June 20, 2024

The Nerve Archive

Where Government Gets Exposed

The Legislative Pay Raise You Likely Haven’t Heard About

Pay Raise AheadS.C. lawmakers – at least those who live close to the State House – are getting a pay raise this year, though they probably won’t admit it publicly.

In passing the fiscal 2015 state budget, which took effect July 1, the 170-member General Assembly changed the wording of an obscure budget proviso (Proviso 91.4) dealing with “subsistence” payments, which are intended to cover hotel and food costs for lawmakers while they are in Columbia during session weeks. This year’s legislative session started Tuesday.

Lawmakers don’t have to provide any receipts to receive the payments; they only have to be recorded as being “present” during session days, which typically are Tuesdays through Thursdays.

During last year’s session, lawmakers received $140 daily subsistence payments, which, according, according to a previous budget proviso, could not exceed the “level authorized by the Internal Revenue Service for the Columbia area.”

But the lodging portion of the subsistence payment for this fiscal year is set, according to the revised proviso, at the “average daily rate for hotels in the Columbia Downtown area as defined by the Columbia Metro Convention and Visitor’s Bureau for the preceding fiscal year of 2013-14.”

This year’s subsistence rate for lawmakers is $175.79 per day, according to information provided this week to The Nerve by the House and Senate Clerk’s offices. That works out to be an increase of $35.79 per day – a collective $107.37 hike for the three session days each week – or a 25.5 percent jump, over last year. Based on the length of last year’s session, which ended in June, and assuming lawmakers were present every session day, the total increase this year would equate, at a minimum, to an average of about $1,800 for each legislator.

For lawmakers who live within 50 miles of the state capitol, subsistence payments are considered taxable income. Those who live outside the 50-mile radius will be taxed this year on $30.79 of the daily subsistence payment – the amount the IRS requires to be taxed above its authorized daily rate of $145, according to information from the House Clerk’s Office.

The Nerve previously has reported that Midlands lawmakers routinely accept subsistence payments for hotel and food costs, even though they live close enough to home to forgo the payments.

Contacted Thursday, Rep. Chip Huggins, R-Lexington, who lives about 14 miles from the State House, told The Nerve that while “I certainly don’t stay at hotels” during session weeks, he accepts subsistence payments, though he noted that his net amount is lower when taxes are deducted.

“My accountant reminds me every year, and they (taxes) are a big ol’ whopper,” he said.

Asked why he accepts subsistence payments given that he lives relatively close to the State House, Huggins, who, according to his online legislative biography, is director of business development for Duraclean, replied: “We work very hard with this job. I’d hate to take an hourly tab. I’d hate to get receipts like I do in my business – it would be crazy.”

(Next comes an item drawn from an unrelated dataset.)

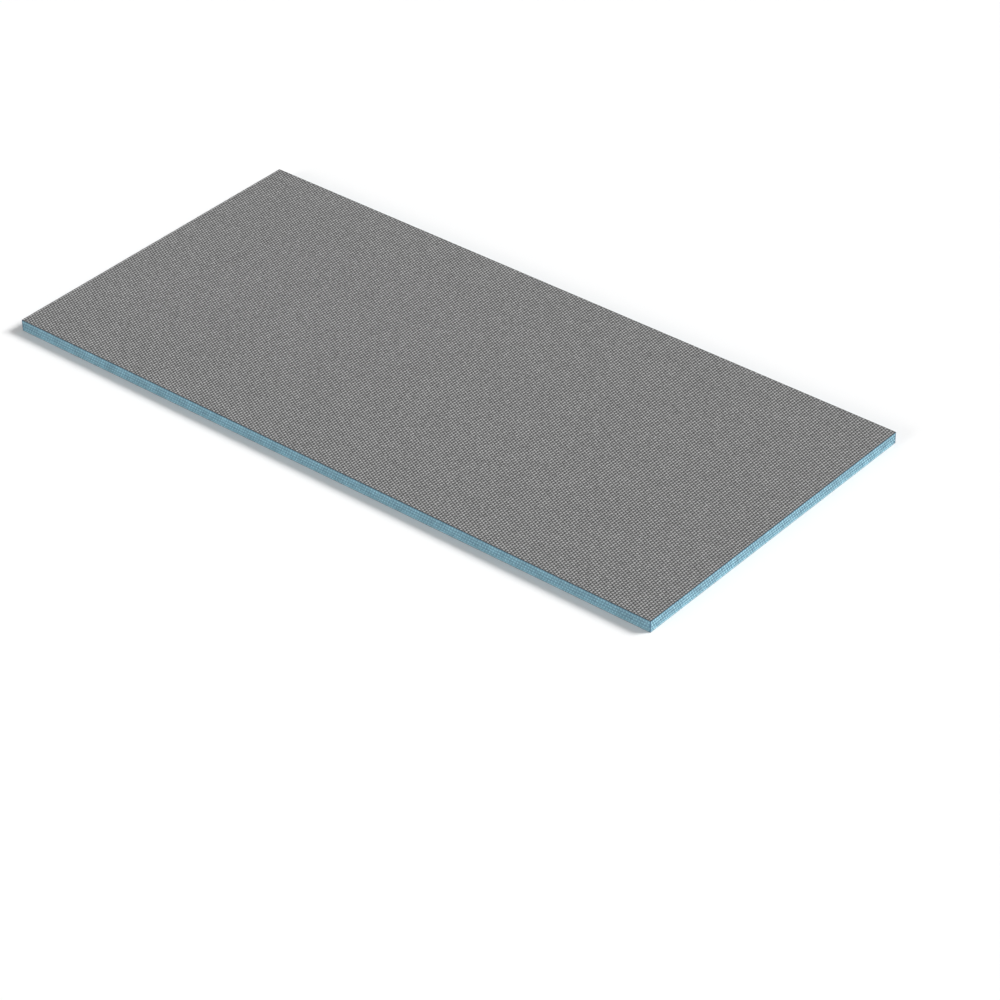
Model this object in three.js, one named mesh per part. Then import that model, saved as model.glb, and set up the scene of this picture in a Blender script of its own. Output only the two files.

Subsistence payments are only one of the taxpayer-funded pots of money that lawmakers tap yearly for what has been traditionally viewed as a part-time job. The Nerve in 2010 reported that legislators then received on average about $32,000 annually in combined salary, reimbursements and expenses.

From January through the first week of June 2014, House members received an average of $6,757 in subsistence payments; senators received an average of $7,774 in those payments over the same period, according to an earlier review by The Nerve of information provided under the S.C. Freedom of Information Act. In recent years, the 124-member House has taken two weeks of furlough around Easter.

Legislators also are eligible to receive $1,000 in monthly “in-district” payments, which are considered taxable income, though state law requires county councils to provide office space and staff to their respective legislative delegations, with some counties paying lawmakers directly in lieu of that. The General Assembly last year tried to double in-district payments, which would have brought the annual total to $24,000, though Gov. Nikki Haley vetoed it, as reported by The Nerve.

In a written response Wednesday to The Nerve, House Clerk Charles Reid said that “all House members accept the $1,000 monthly in-district expense allowance.” Senate Clerk Jeffrey Gossett did not respond by publication of this story to questions from The Nerve about those payments to senators.

The in-district payments are on top of the $10,400 annual base salary that most lawmakers receive. Legislators who receive a legislative pension while in office aren’t eligible to receive a base annual salary, though they can receive other types of taxpayer-funded payments.

In a written response Thursday to The Nerve, Eric Ward, spokesman for S.C. Comptroller General Richard Eckstrom, said all lawmakers, except those who are “retired and receiving benefits from the General Assembly Retirement System,” receive their base salary on the second Tuesday of each January, which is the annual start of the legislative session. Taxes are withheld from the base salary, he said.

The Nerve last year reported that a salary study quietly authorized two years earlier by the General Assembly recommended salary hikes for lawmakers of up to 192 percent.